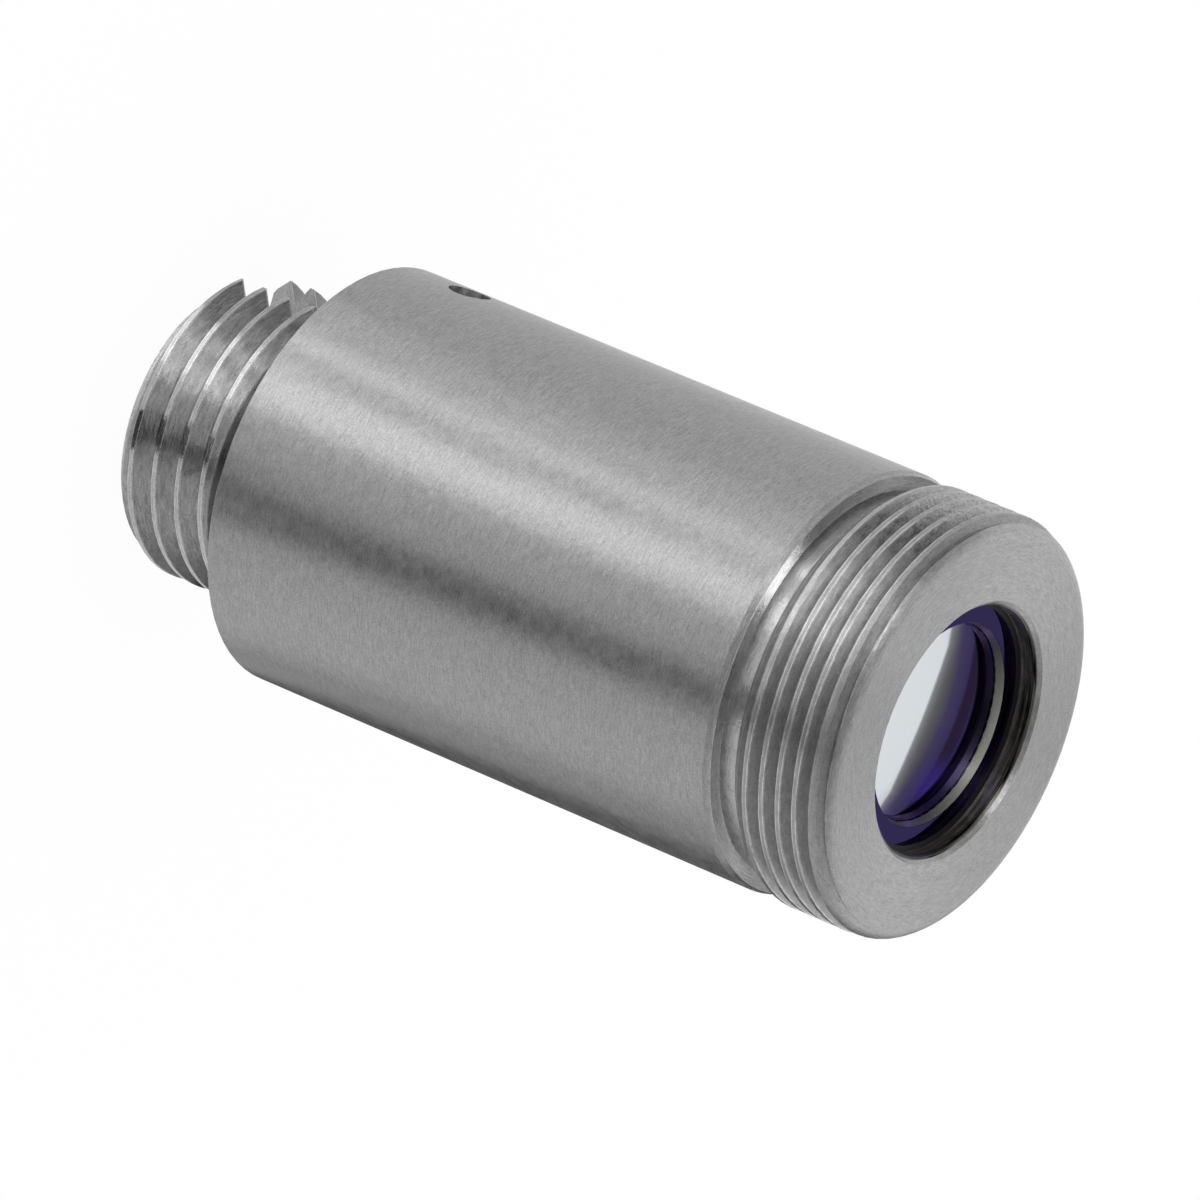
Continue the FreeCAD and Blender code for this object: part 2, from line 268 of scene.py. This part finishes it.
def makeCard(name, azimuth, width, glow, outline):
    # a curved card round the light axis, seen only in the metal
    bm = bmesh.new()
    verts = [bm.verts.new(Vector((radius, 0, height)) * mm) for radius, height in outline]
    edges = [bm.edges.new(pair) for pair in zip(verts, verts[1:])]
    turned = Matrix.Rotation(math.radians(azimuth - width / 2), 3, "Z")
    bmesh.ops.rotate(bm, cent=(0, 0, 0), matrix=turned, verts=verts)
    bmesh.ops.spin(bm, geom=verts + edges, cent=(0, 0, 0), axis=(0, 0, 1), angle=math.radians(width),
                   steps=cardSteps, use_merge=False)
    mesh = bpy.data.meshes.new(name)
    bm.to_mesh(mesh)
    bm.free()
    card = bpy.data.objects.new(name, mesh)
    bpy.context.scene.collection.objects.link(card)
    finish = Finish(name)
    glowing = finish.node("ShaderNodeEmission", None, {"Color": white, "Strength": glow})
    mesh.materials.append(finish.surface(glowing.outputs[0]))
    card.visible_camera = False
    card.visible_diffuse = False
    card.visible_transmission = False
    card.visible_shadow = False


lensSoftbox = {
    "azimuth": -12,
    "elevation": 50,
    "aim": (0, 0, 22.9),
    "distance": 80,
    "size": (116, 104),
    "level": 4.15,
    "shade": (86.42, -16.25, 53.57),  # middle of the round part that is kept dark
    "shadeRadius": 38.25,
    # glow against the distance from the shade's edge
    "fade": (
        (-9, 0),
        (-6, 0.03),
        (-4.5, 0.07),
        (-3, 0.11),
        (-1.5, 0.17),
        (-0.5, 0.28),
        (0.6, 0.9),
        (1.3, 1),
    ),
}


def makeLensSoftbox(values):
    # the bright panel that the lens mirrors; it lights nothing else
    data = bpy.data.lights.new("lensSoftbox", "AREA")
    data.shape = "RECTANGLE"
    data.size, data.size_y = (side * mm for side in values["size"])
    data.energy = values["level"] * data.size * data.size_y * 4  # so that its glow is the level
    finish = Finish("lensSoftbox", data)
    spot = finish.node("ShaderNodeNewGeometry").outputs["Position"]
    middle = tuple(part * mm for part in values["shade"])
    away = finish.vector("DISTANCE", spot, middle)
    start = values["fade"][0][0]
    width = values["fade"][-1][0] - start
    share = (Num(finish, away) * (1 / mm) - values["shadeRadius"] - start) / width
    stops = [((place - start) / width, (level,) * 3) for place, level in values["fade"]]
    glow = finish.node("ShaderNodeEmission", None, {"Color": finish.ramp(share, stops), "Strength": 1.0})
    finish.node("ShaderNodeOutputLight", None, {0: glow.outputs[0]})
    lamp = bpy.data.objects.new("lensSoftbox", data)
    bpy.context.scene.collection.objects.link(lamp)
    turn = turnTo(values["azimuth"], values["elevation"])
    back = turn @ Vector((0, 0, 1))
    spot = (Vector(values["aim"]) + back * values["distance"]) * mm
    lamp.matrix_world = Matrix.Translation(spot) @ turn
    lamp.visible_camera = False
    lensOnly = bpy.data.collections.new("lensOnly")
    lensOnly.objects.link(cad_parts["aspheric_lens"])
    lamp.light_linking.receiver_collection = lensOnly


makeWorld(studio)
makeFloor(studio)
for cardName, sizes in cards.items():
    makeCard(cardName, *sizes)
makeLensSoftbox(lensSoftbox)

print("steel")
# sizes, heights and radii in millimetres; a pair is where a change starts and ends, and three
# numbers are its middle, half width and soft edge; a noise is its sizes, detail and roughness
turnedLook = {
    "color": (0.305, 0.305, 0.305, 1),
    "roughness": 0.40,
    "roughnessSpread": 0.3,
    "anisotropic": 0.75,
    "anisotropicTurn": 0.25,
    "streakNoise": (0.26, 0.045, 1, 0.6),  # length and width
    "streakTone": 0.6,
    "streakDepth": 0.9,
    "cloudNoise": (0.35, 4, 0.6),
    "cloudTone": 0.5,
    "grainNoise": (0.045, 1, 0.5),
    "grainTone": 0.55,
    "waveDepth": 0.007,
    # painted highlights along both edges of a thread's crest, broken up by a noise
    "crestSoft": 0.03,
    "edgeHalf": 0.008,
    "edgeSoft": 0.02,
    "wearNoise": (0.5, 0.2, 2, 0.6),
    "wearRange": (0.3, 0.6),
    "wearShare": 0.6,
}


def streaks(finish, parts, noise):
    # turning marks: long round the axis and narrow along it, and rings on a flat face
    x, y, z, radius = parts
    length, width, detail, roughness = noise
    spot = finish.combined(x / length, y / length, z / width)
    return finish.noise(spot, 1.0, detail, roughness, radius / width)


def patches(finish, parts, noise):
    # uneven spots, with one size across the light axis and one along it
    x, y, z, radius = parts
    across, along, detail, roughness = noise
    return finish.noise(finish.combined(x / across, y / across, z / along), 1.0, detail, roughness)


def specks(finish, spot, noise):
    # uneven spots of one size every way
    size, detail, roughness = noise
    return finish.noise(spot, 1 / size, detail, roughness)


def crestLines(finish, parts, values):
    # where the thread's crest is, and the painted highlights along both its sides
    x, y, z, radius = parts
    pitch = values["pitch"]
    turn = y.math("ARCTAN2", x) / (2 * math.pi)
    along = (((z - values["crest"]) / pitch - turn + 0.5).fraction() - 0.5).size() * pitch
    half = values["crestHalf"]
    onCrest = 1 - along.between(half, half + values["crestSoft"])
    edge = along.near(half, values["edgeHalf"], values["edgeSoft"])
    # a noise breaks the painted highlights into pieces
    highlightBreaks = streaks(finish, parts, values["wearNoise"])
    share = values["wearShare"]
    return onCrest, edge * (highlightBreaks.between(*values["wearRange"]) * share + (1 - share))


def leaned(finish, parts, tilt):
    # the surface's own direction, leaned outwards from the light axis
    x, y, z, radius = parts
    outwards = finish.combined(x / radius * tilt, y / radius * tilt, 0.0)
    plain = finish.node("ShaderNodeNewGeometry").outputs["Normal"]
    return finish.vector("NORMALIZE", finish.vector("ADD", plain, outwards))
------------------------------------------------
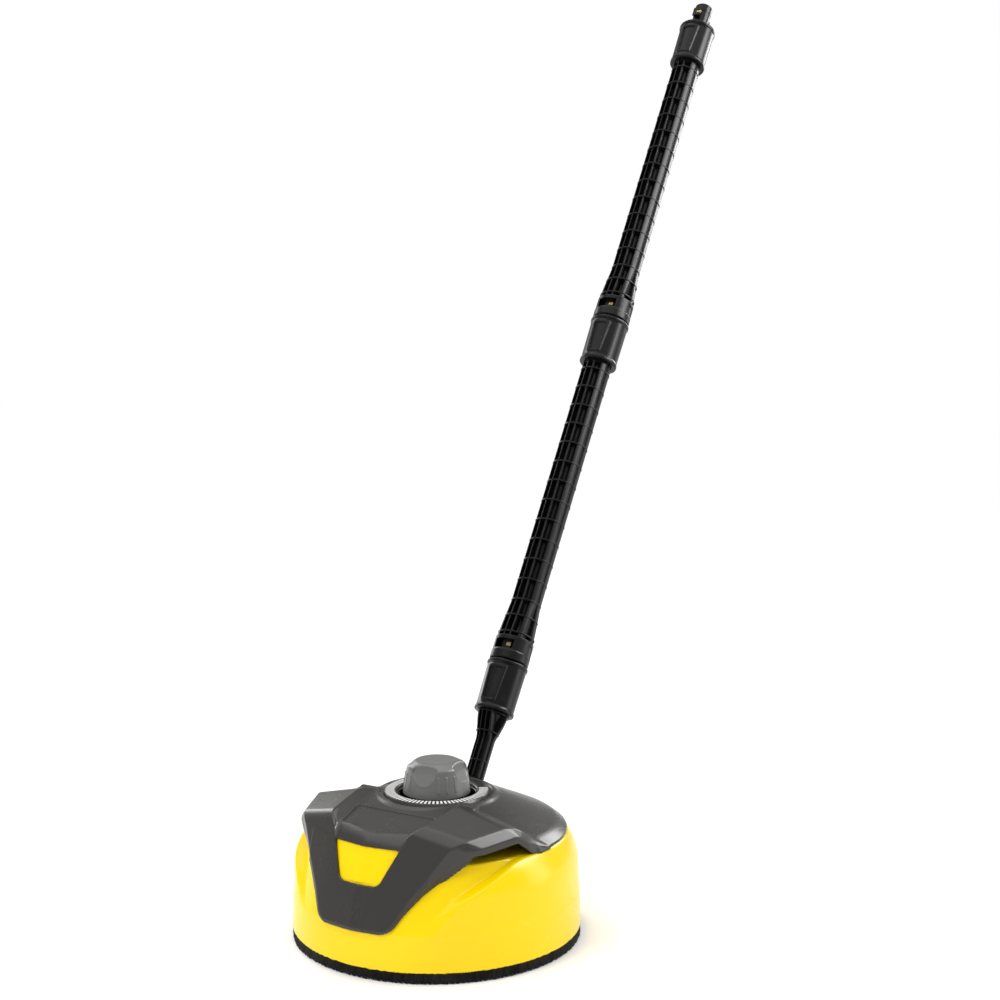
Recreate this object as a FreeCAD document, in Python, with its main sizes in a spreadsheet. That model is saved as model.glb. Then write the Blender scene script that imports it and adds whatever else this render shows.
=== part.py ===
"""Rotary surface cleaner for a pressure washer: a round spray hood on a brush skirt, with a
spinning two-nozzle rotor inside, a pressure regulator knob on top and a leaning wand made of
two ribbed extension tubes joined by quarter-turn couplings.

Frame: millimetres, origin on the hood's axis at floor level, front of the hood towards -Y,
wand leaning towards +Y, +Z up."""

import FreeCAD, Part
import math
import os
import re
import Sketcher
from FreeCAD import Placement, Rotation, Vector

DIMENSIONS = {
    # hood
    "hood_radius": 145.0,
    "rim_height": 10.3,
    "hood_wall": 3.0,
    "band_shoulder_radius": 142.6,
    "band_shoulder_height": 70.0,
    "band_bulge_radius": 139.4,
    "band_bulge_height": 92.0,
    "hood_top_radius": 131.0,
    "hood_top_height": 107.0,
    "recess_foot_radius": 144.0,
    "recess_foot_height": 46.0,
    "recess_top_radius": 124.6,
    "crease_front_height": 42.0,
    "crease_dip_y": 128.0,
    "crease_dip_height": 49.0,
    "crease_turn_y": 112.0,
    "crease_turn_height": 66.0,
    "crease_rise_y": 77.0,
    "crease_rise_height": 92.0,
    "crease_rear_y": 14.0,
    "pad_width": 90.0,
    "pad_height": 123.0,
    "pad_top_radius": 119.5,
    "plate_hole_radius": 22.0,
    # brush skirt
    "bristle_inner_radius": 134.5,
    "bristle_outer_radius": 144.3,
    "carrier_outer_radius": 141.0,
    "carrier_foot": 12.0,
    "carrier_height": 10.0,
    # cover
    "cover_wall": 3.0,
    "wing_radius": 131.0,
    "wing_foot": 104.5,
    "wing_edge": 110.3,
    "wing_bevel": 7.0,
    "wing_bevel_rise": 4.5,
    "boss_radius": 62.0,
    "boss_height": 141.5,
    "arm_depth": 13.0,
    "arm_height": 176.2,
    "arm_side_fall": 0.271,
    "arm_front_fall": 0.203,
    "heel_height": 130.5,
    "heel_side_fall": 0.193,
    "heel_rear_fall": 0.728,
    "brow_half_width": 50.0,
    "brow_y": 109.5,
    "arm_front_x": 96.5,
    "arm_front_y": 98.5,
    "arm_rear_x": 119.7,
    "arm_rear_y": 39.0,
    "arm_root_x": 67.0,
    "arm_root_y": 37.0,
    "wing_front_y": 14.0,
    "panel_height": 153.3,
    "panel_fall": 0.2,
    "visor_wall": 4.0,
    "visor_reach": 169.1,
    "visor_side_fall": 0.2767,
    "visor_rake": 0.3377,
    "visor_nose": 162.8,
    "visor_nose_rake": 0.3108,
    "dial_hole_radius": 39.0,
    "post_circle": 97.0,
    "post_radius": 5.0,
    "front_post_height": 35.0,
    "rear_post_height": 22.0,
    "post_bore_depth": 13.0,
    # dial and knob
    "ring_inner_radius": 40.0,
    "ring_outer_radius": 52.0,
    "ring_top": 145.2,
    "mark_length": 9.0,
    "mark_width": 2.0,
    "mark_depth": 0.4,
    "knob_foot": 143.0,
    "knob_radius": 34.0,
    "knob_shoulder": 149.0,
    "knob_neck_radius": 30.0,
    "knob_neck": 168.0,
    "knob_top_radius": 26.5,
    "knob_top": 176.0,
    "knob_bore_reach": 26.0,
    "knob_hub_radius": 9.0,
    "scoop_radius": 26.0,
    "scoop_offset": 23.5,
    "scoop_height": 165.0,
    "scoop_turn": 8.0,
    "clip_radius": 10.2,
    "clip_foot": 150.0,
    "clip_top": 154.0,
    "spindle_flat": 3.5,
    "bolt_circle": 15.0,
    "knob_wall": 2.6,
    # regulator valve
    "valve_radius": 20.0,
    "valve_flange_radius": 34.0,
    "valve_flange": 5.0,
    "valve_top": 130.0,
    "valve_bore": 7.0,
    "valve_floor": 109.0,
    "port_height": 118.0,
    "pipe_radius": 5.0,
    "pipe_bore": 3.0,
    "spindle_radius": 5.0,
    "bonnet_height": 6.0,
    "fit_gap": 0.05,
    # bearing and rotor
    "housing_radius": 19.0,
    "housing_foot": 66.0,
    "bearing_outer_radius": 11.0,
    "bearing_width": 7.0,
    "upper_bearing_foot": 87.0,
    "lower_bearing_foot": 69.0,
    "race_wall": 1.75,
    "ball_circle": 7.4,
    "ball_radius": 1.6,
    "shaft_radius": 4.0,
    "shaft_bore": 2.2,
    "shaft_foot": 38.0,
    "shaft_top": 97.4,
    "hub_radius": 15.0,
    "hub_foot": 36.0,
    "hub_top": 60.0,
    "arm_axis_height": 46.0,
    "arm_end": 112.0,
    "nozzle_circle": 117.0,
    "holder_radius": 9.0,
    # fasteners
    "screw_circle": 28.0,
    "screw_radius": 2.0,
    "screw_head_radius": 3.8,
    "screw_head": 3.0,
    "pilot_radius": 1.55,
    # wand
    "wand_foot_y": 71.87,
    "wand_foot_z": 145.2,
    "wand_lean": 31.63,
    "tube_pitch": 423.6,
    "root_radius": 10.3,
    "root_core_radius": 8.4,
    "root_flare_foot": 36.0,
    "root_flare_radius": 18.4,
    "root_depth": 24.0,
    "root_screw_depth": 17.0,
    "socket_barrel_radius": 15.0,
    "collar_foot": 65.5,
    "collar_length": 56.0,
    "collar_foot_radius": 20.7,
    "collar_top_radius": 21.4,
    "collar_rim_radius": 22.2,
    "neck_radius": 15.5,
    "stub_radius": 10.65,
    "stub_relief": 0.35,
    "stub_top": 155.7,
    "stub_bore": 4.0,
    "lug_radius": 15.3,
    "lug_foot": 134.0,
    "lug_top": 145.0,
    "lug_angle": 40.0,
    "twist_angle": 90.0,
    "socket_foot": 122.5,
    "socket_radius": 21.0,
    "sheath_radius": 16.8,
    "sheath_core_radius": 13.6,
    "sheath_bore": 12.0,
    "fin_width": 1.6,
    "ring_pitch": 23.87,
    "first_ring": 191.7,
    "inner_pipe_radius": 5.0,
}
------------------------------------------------
• Exercise brief
Look back at the data above. Transcribe exactly the lines starting at the line that contains "Recreate this object" and ending at the line that contains "from FreeCAD import".

• The response
Recreate this object as a FreeCAD document, in Python, with its main sizes in a spreadsheet. That model is saved as model.glb. Then write the Blender scene script that imports it and adds whatever else this render shows.
=== part.py ===
"""Rotary surface cleaner for a pressure washer: a round spray hood on a brush skirt, with a
spinning two-nozzle rotor inside, a pressure regulator knob on top and a leaning wand made of
two ribbed extension tubes joined by quarter-turn couplings.

Frame: millimetres, origin on the hood's axis at floor level, front of the hood towards -Y,
wand leaning towards +Y, +Z up."""

import FreeCAD, Part
import math
import os
import re
import Sketcher
from FreeCAD import Placement, Rotation, Vector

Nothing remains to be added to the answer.